Reviews for Mathematics Education Across Time and Place

"A strikingly original and engaging book about the global, historical and contemporary cultural activity that is the teaching and learning of mathematics. The extensive use throughout of creative non-fiction accounts (focused on such a hyper-rational subject) results in a lively, informative diversity of voices. Highly recommended."

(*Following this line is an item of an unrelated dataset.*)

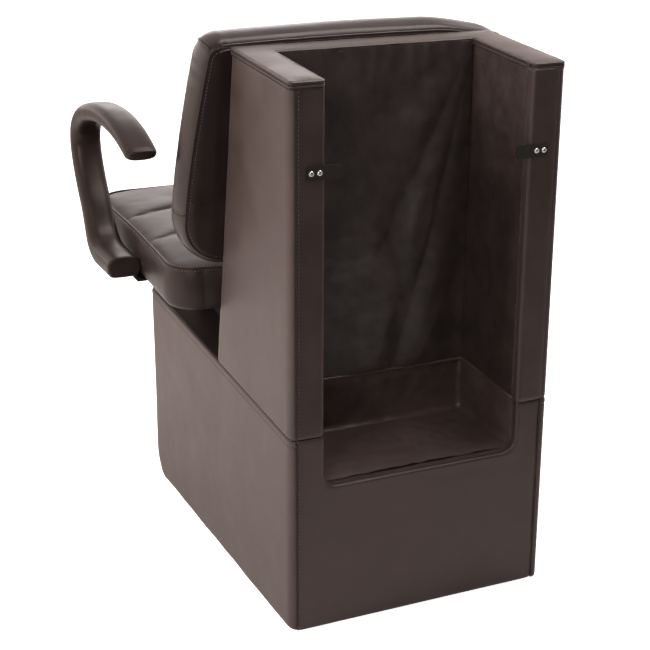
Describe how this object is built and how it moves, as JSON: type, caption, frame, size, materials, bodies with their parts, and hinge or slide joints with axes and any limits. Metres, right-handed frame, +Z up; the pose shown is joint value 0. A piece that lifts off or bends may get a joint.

--David Pimm,   author of Speaking Mathematically  and  Symbols and Meaning in School Mathematics

 "Mathematics Education Across Time and Place provides a historical, philosophical, educational, political and societal context about mathematics education over the last two millennia. The book is organized in eight chapters starting with the Greeks and Romans followed by a chapter on the Islamic Influence. The next three chapters take us from the Italian Renaissance to the mathematical practitioners of England to the French Revolution. The last three chapters move to early America, Canada and the twentieth century. The book has twenty-one essays in the form of stories, biographies, autobiographies, dialogues, speeches and letters, which gives the reader the experience and knowledge about mathematics education at different times and places around the world. Though the essays are fictional, they are scholarly writings based on historical documents and professional sources. O’Shea skillfully prefaces each essay with a brief commentary that provides a deeper context about the influence of historical developments and educational reforms on how and what mathematics was taught. So the narrative provides a thread that extends across 23 centuries, and winds through some lived experiences of mathematics educators from Athens to Zimbabwe.

As I read about the lives and the issues the mathematics educators faced, I find that a number of the issues are still relevant in today’s context. Learning mathematics in context with manipulatives is still pedagogically sound as it was a few thousand years ago. “We learnt division by dividing piles of apples between us, and he even seemed to see some mathematical purpose to those wonderful games we played with dice and knucklebones, not to mention the more complex game of chess” (page 10). Examples show how mathematics was used to solve problems in daily lives such as the development of accurate maps, the use of arithmetic in commerce, calculation of latitude and longitude with adoption of astronomy.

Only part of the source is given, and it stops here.